● WHAT TO DO
In the data below, locate each line with the word "bodies" and list it.

● RECORDED DATA
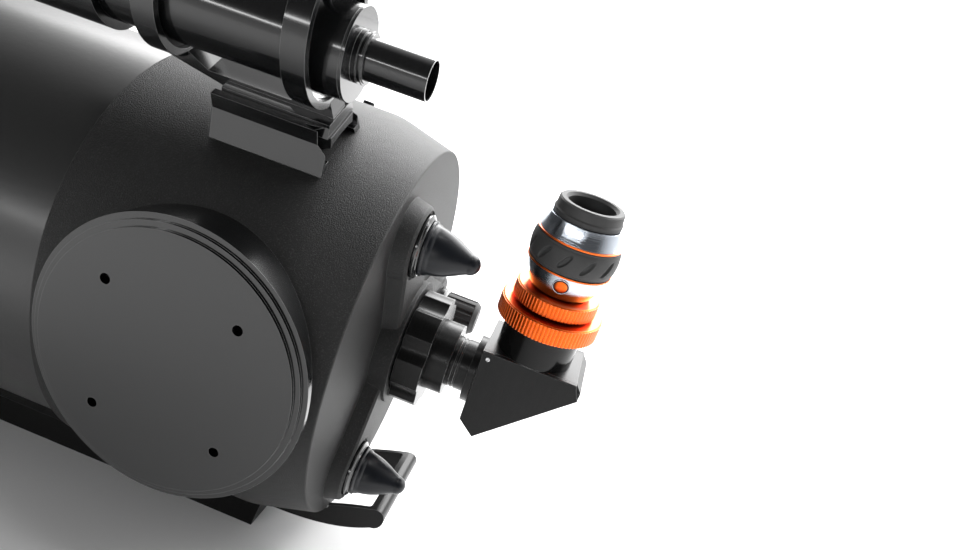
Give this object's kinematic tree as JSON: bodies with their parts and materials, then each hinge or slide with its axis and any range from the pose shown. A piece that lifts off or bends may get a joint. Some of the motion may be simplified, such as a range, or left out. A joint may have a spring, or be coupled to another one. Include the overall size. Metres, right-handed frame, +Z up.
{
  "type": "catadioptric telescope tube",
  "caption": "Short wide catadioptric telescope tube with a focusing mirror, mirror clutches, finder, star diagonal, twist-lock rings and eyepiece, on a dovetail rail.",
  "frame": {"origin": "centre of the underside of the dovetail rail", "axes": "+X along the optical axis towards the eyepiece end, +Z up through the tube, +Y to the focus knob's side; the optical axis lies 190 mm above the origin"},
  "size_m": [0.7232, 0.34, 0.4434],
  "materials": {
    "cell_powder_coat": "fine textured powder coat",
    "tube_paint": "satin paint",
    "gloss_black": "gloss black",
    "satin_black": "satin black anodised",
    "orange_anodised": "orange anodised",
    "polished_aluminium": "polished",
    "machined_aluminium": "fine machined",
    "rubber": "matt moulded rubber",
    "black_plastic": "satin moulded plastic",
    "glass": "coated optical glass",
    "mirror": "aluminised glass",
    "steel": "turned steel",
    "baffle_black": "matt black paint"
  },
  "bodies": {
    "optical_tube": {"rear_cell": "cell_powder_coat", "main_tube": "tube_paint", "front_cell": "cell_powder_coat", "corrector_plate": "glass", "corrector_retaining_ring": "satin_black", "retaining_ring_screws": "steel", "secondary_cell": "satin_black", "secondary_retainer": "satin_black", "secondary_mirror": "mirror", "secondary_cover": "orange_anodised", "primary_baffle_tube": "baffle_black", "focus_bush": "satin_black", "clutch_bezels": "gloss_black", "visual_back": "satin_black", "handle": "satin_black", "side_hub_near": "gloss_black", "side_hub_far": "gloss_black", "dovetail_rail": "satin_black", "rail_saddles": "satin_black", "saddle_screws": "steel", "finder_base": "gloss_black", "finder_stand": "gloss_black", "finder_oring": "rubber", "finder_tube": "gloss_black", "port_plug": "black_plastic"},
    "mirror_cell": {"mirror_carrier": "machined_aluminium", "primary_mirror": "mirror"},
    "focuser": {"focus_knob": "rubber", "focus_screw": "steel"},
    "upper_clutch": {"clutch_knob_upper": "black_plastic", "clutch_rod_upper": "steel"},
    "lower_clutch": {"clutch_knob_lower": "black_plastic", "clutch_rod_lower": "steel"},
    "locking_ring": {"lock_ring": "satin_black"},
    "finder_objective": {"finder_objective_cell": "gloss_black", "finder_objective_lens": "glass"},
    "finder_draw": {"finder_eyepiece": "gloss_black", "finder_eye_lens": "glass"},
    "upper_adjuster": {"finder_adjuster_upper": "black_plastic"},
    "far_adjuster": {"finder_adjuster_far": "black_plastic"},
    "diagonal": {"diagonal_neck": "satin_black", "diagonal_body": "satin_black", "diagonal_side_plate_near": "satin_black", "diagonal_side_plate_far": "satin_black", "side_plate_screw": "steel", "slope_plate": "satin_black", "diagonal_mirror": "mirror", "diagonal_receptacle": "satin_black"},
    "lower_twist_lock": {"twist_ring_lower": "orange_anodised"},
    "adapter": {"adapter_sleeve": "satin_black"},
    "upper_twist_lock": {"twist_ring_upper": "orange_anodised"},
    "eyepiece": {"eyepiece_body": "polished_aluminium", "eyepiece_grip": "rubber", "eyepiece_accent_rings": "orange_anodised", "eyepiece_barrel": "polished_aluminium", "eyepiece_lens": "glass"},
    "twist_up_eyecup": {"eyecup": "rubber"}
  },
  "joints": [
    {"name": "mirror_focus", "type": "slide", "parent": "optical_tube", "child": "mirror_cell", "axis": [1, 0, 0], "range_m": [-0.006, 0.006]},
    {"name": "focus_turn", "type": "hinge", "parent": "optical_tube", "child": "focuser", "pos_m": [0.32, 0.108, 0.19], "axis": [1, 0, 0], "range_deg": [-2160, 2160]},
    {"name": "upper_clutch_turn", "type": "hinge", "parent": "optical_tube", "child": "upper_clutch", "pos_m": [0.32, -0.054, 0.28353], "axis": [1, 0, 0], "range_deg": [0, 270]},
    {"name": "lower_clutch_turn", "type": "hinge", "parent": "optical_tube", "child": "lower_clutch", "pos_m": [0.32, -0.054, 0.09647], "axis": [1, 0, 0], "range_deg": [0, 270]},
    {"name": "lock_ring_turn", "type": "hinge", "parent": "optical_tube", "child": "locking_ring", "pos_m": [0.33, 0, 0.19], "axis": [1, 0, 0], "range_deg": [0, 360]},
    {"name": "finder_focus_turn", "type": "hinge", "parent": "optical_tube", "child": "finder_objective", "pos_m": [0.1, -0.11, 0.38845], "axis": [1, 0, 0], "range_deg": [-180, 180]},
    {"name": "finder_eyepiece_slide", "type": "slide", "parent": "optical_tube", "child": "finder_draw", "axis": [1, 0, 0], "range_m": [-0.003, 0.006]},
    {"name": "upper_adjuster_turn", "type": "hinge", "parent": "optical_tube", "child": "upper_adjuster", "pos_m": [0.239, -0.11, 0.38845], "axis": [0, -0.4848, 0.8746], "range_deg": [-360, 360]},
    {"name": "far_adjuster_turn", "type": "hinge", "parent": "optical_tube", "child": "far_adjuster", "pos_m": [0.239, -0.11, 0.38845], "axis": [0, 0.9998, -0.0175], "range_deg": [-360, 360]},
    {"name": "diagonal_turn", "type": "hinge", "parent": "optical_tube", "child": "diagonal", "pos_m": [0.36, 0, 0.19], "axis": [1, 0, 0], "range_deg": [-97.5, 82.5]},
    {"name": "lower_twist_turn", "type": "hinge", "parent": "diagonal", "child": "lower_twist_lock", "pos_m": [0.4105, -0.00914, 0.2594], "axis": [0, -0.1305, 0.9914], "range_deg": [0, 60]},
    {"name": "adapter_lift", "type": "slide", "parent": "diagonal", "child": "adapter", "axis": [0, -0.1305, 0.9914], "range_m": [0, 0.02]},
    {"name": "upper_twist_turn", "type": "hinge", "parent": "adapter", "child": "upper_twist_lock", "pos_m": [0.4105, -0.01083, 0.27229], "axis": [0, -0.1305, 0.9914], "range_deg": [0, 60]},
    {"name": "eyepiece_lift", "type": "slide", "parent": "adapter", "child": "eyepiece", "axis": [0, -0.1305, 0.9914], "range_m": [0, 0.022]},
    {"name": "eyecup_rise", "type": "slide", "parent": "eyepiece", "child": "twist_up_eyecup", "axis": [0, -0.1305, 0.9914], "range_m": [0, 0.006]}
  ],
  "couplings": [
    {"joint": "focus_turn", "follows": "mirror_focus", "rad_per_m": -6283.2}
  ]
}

● ANSWER TO THE TASK
Give this object's kinematic tree as JSON: bodies with their parts and materials, then each hinge or slide with its axis and any range from the pose shown. A piece that lifts off or bends may get a joint. Some of the motion may be simplified, such as a range, or left out. A joint may have a spring, or be coupled to another one. Include the overall size. Metres, right-handed frame, +Z up.
  "bodies": {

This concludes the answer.